• [Given exercise]:
Set down, exactly as written, only the lines starting with the one that holds "of the latch" and ending with the one that holds "if empty is".

• [Data block]:
---*---

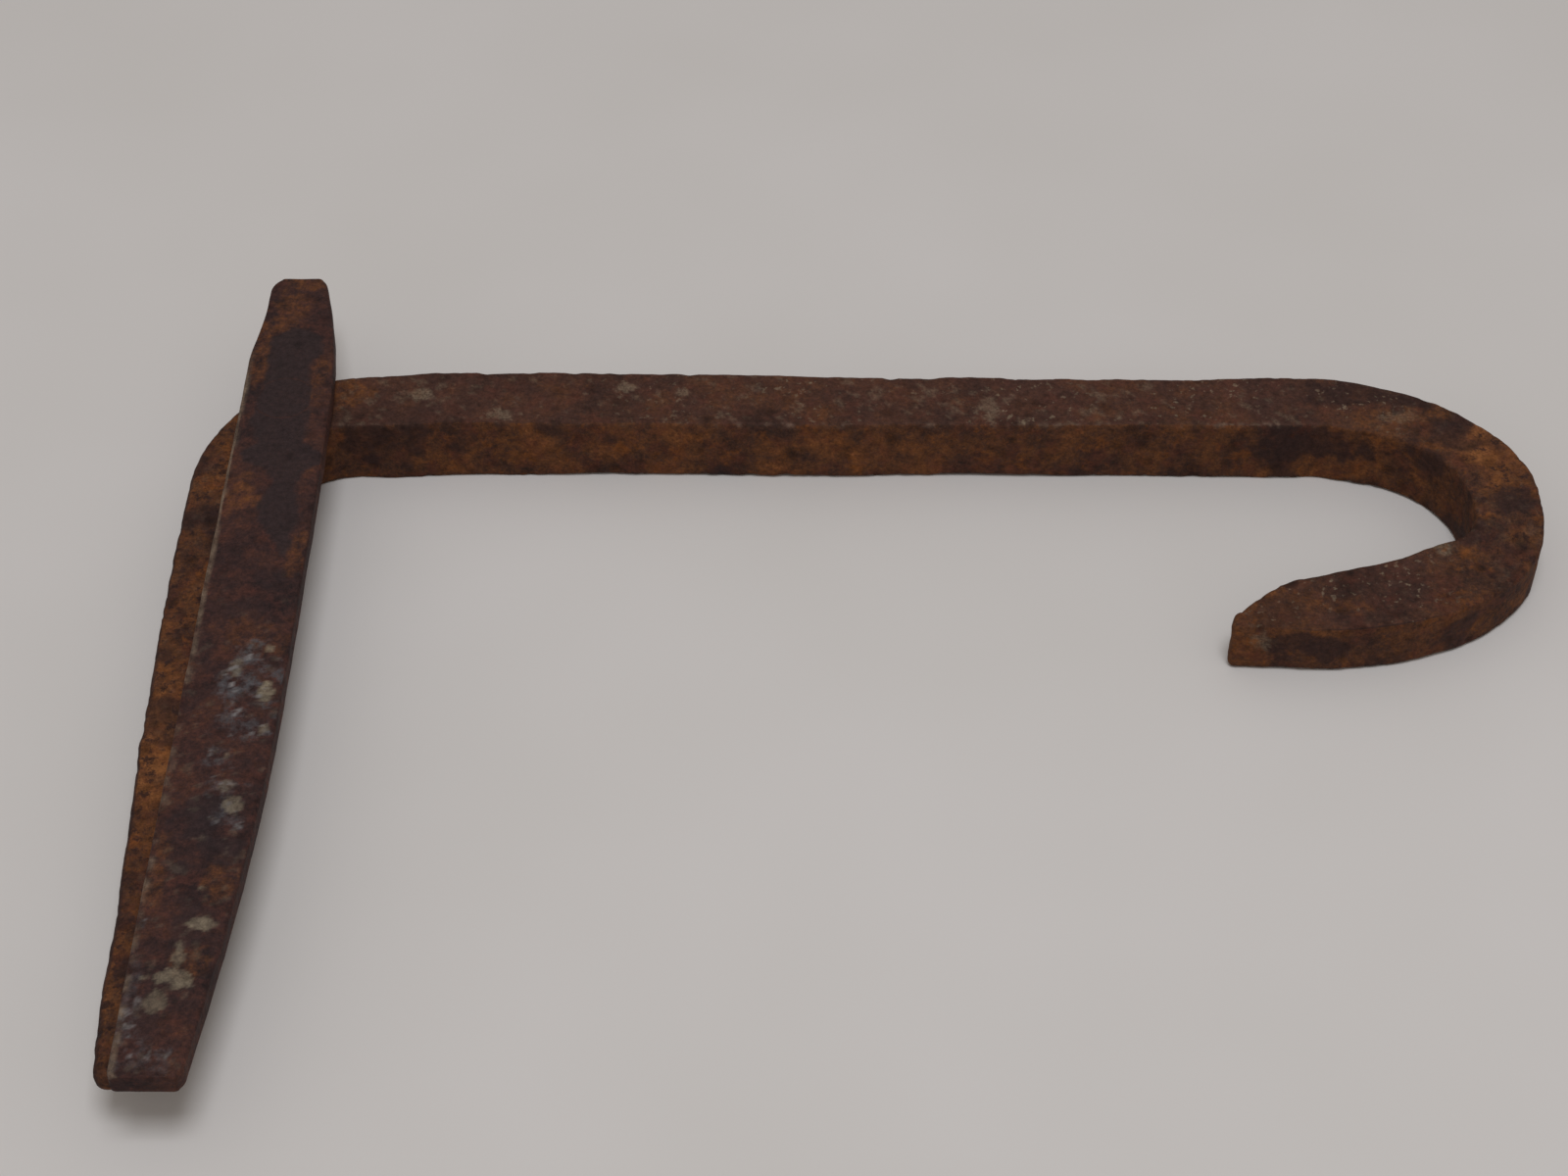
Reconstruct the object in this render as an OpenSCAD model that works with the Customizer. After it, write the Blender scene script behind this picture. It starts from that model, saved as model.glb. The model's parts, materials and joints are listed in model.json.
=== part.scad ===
// Hand-forged toggle bolt latch: a square bar with a J hook at one end and a
// bent leg at the other, and a flat toggle bar that turns on a flush rivet.
// Units are millimetres. The latch lies flat with +Z up, the hook at +X.
// The origin is under the middle of the whole latch, on the resting plane.

/* [Bar] */
// Width and height of the square bar
bar_w = 9.5; // [8:0.5:12]
// Chamfer along the bar's four edges
bar_edge = 0.6; // [0.2:0.1:1.2]

/* [Shank] */
// Straight length between the leg's bend and the hook's bend
shank_len = 126; // [80:1:260]

/* [Leg] */
// Centreline radius of the bend from the shank into the leg
leg_bend_r = 16; // [13:0.5:30]
// Length of the leg past the bend
leg_len = 92; // [50:1:140]
// First stretch of the leg that still lies flat on its underside
leg_flat_len = 9; // [4:1:30]
// Width of the leg at its tip
leg_tip_w = 6.5; // [4:0.1:8]
// Thickness of the leg at its tip
leg_tip_t = 3; // [2:0.1:6]

/* [Hook] */
// Centreline radius of the quarter of the hook next to the shank
hook_r = 21.2; // [18:0.1:30]
// How far back the arm's tip lies from the hook's outermost face
hook_reach = 41.5; // [36:0.5:60]
// Depth from the hook's middle to the arm's outer edge
hook_depth = 18.6; // [17:0.1:24]
// Length of the stretch over which the outer edge curves into the arm
hook_sweep = 30.5; // [20:0.5:34]
// Radius inside the hook, where the arm's inner edge leaves the bend
hook_inner_r = 3.5; // [2:0.1:6]
// Height of the drawn-down arm
hook_arm_h = 7.5; // [5:0.1:8]
// Width of the arm where its tip begins
hook_arm_w = 7.1; // [6.5:0.1:9]
// Width of the arm's blunt tip
hook_tip_w = 4; // [2:0.1:6]
// Length of the arm's last stretch, which narrows to the tip
hook_tip_len = 6; // [3:0.5:10]

/* [Toggle bar] */
// Thickness of the flat toggle bar
toggle_t = 3.1; // [2.5:0.1:6]
// Greatest width of the toggle bar
toggle_w = 11.6; // [11:0.1:20]
// Distance from the rivet's axis to the toggle's straight edge
toggle_heel = 5.6; // [5:0.1:8]
// Reach of the short arm from the rivet's axis
toggle_short = 25; // [16:1:60]
// Width of the short arm at its end
toggle_short_w = 7.7; // [7:0.1:10]
// Reach of the long arm from the rivet's axis
toggle_long = 106.8; // [60:0.2:150]
// Width of the long arm at its end
toggle_long_w = 7.7; // [7:0.1:11]
// Radius of the toggle's small corners
toggle_corner = 1.6; // [1:0.1:2.5]
// Radius of the worn corner at the short arm's end
toggle_worn_corner = 4.5; // [2:0.1:4.5]

/* [Rivet] */
// Diameter of the rivet's shank
rivet_d = 5; // [3:0.1:6]
// Diameter of the rivet's flush countersunk ends
rivet_head_d = 8; // [6.5:0.1:9]
// Where the rivet stands, as the angle round the bend from the shank
rivet_turn = 37; // [20:1:60]

/* [Fits] */
// Radial running clearance of the toggle bar on the rivet
rivet_clearance = 0.06; // [0.02:0.01:0.1]
// Gap between the bar's top and the toggle bar's underside
toggle_lift = 0.3; // [0.2:0.05:1]

/* [Hidden] */

$fn = 96;
half_w = bar_w / 2;
// Countersinks are 90 degree cones, so each is as deep as it is wide a side
head_h = (rivet_head_d - rivet_d) / 2;
// The bend's centre is the layout's own zero; the rivet is on the centreline
rivet_x = -leg_bend_r * sin(rivet_turn);
rivet_y = leg_bend_r * cos(rivet_turn);
toggle_z = bar_w + toggle_lift;
top_z = toggle_z + toggle_t;
hook_y = leg_bend_r - hook_r;
// Stretch of the toggle that keeps its full width, below the rivet
full_w_from = rivet_y - toggle_long * 0.35;
full_w_to = rivet_y - toggle_long * 0.14;
edge_steps = 16;
corner_steps = 6;
sweep_steps = 18;

// Outermost faces of the whole latch, which place the origin
x_min = min(-leg_bend_r - half_w, rivet_x - toggle_heel);
x_max = shank_len + hook_r + half_w;
y_min = min(rivet_y - toggle_long, -leg_len);
y_max = max(rivet_y + toggle_short, leg_bend_r + half_w);

// Points round a corner of radius r about c, from angle a0 to angle a1
function corner(c, r, a0, a1) = [
    for (i = [0:corner_steps])
        let (a = a0 + (a1 - a0) * i / corner_steps)
        c + r * [cos(a), sin(a)]
];

// The bar's square section with chamfered edges, standing on y = 0
module bar_section() {
    far = half_w - bar_edge;
    translate([0, half_w]) polygon([
        [-far, -half_w], [far, -half_w], [half_w, -far], [half_w, far],
        [far, half_w], [-far, half_w], [-half_w, far], [-half_w, -far]
    ]);
}

// A quarter bend of the bar about its own centre, from angle "from" onwards
module quarter_bend(r, from) {
    rotate([0, 0, from])
        rotate_extrude(angle = 90)
            translate([r, 0]) bar_section();
}

module shank() {
    translate([0, leg_bend_r, 0])
        rotate([90, 0, 90])
            linear_extrude(shank_len) bar_section();
}

// The leg narrows towards its tip, and its underside rises there
module leg() {
    inner_x = -leg_bend_r + half_w;
    intersection() {
        linear_extrude(bar_w) polygon([
            [inner_x, 0], [inner_x - bar_w, 0],
            [inner_x - leg_tip_w, -leg_len], [inner_x, -leg_len]
        ]);
        translate([inner_x - bar_w, 0, 0])
            rotate([90, 0, 90])
                linear_extrude(bar_w) polygon([
                    [0, 0], [-leg_flat_len, 0],
                    [-leg_len, bar_w - leg_tip_t], [-leg_len, bar_w],
                    [0, bar_w]
                ]);
    }
}

// The near half of the hook: a tight inner corner, a long elliptical outer
// edge, and an arm that narrows to a blunt tip and is drawn down in height
module hook_arm() {
    out_x = hook_r + half_w;
    in_x = hook_r - half_w;
    tip_x = out_x - hook_reach;
    // The arm's inner edge is the tangent from this point to the inner corner
    arm_in = [tip_x + hook_tip_len, hook_arm_w - hook_depth];
    corner_c = [in_x - hook_inner_r, 0];
    back = corner_c - arm_in;
    slant = atan2(back.y, back.x) - asin(hook_inner_r / norm(back));
    outer_edge = [
        for (i = [0:sweep_steps])
            let (a = -90 * i / sweep_steps)
            [out_x - hook_sweep * (1 - cos(a)), hook_depth * sin(a)]
    ];
    tip = [
        [tip_x + hook_tip_w / 5, -hook_depth],
        [tip_x, hook_tip_w / 4 - hook_depth],
        [tip_x + hook_tip_w / 4, hook_tip_w - hook_depth],
        arm_in
    ];
    translate([shank_len, hook_y, 0]) intersection() {
        linear_extrude(bar_w) polygon(concat(
            outer_edge, tip, corner(corner_c, hook_inner_r, slant - 90, 0),
            [[in_x, 0]]
        ));
        translate([tip_x, 0, 0])
            rotate([90, 0, 90])
                linear_extrude(hook_reach) polygon([
                    [0, 0], [-hook_depth, 0], [-hook_depth, hook_arm_h],
                    [-hook_depth / 4, hook_arm_h], [0, bar_w]
                ]);
    }
}

// The space that the rivet fills in the bar: its shank and lower flush end
module rivet_hole_in_bar() {
    translate([rivet_x, rivet_y, 0]) rotate_extrude() polygon([
        [0, 0], [rivet_head_d / 2, 0], [rivet_d / 2, head_h],
        [rivet_d / 2, bar_w], [0, bar_w]
    ]);
}

module hook_rod() {
    color("sienna") place() difference() {
        union() {
            leg();
            quarter_bend(leg_bend_r, 90);
            shank();
            translate([shank_len, hook_y, 0]) quarter_bend(hook_r, 0);
            hook_arm();
        }
        rivet_hole_in_bar();
    }
}

// How far the toggle's bowed edge lies from its straight edge at a given y
function toggle_width(y) =
    let (up = max(0, (y - full_w_to) / (rivet_y + toggle_short - full_w_to)),
         down = max(0, (full_w_from - y) / (full_w_from - rivet_y + toggle_long)))
    toggle_w - (toggle_w - toggle_short_w) * pow(up, 2.4)
        - (toggle_w - toggle_long_w) * pow(down, 2);

module toggle_outline() {
    left = rivet_x - toggle_heel;
    far = rivet_y + toggle_short;
    near = rivet_y - toggle_long;
    r = toggle_corner;
    worn = toggle_worn_corner;
    edge_top = far - r;
    edge_end = near + r;
    polygon(concat(
        corner([left + worn, far - worn], worn, 180, 90),
        corner([left + toggle_short_w - r, far - r], r, 90, 0),
        [for (i = [1:edge_steps])
            let (y = edge_top + (edge_end - edge_top) * i / edge_steps)
            [left + toggle_width(y), y]],
        corner([left + toggle_width(edge_end) - r, near + r], r, 0, -90),
        corner([left + r, near + r], r, -90, -180)
    ));
}

// The running hole for the rivet, with its countersink open at the top
module toggle_hole() {
    r = rivet_d / 2 + rivet_clearance;
    head_r = rivet_head_d / 2 + rivet_clearance;
    translate([rivet_x, rivet_y, 0]) rotate_extrude() polygon([
        [0, toggle_z - 1], [r, toggle_z - 1], [r, top_z - head_h],
        [head_r, top_z], [head_r, top_z + 1], [0, top_z + 1]
    ]);
}

module toggle_bar() {
    color("saddlebrown") place() difference() {
        translate([0, 0, toggle_z]) linear_extrude(toggle_t) toggle_outline();
        toggle_hole();
    }
}

// A rivet peened flush into a countersink at each end
module pivot_rivet() {
    color("dimgray") place() translate([rivet_x, rivet_y, 0])
        rotate_extrude() polygon([
            [0, 0], [rivet_head_d / 2, 0], [rivet_d / 2, head_h],
            [rivet_d / 2, top_z - head_h], [rivet_head_d / 2, top_z],
            [0, top_z]
        ]);
}

// Moves the layout so that the origin is under the middle of the latch
module place() {
    translate([-(x_min + x_max) / 2, -(y_min + y_max) / 2, 0]) children();
}

hook_rod();
toggle_bar();
pivot_rivet();
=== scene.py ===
"""Looks of the forged toggle bolt latch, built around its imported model.

All shapes are worked out in millimetres in the model's own frame, and become metres at the end.
"""

import json
import math

import bmesh
import bpy
import numpy as np
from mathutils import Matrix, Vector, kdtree


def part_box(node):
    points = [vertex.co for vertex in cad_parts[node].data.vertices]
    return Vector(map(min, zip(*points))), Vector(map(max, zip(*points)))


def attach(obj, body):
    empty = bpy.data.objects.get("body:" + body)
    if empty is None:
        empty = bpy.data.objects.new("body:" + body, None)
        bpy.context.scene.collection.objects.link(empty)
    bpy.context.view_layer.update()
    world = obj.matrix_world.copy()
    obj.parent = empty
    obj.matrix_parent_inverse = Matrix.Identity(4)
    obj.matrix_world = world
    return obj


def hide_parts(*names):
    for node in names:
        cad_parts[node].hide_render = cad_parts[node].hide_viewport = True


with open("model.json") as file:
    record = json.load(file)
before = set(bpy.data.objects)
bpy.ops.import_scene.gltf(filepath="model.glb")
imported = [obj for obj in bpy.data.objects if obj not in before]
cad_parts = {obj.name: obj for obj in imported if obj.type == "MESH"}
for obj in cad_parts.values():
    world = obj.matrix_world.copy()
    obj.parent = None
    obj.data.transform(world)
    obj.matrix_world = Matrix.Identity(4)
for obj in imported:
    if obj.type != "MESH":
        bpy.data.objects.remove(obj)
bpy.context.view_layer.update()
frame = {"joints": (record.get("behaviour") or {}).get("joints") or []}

MM = 1000.0


def box_mm(node):
    """Lowest and highest corners of a CAD node in millimetres."""
    low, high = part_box(node)
    return np.array(low) * MM, np.array(high) * MM


ROD_LOW, ROD_HIGH = box_mm("hook_rod")
BAR_LOW, BAR_HIGH = box_mm("toggle_bar")
PIVOT = np.array(frame["joints"][0]["pos_m"]) * MM

# The rod: a square bar, bent into the leg at one end and the hook at the other
ROD_W = ROD_HIGH[2] - ROD_LOW[2]
# The shank's back and front faces
BACK_Y = ROD_HIGH[1]
FRONT_Y = BACK_Y - ROD_W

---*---

• [Answer for the task]:
// Moves the layout so that the origin is under the middle of the latch
module place() {
    translate([-(x_min + x_max) / 2, -(y_min + y_max) / 2, 0]) children();
}

hook_rod();
toggle_bar();
pivot_rivet();
=== scene.py ===
"""Looks of the forged toggle bolt latch, built around its imported model.

All shapes are worked out in millimetres in the model's own frame, and become metres at the end.
"""

import json
import math

import bmesh
import bpy
import numpy as np
from mathutils import Matrix, Vector, kdtree


def part_box(node):
    points = [vertex.co for vertex in cad_parts[node].data.vertices]
    return Vector(map(min, zip(*points))), Vector(map(max, zip(*points)))


def attach(obj, body):
    empty = bpy.data.objects.get("body:" + body)
    if empty is None:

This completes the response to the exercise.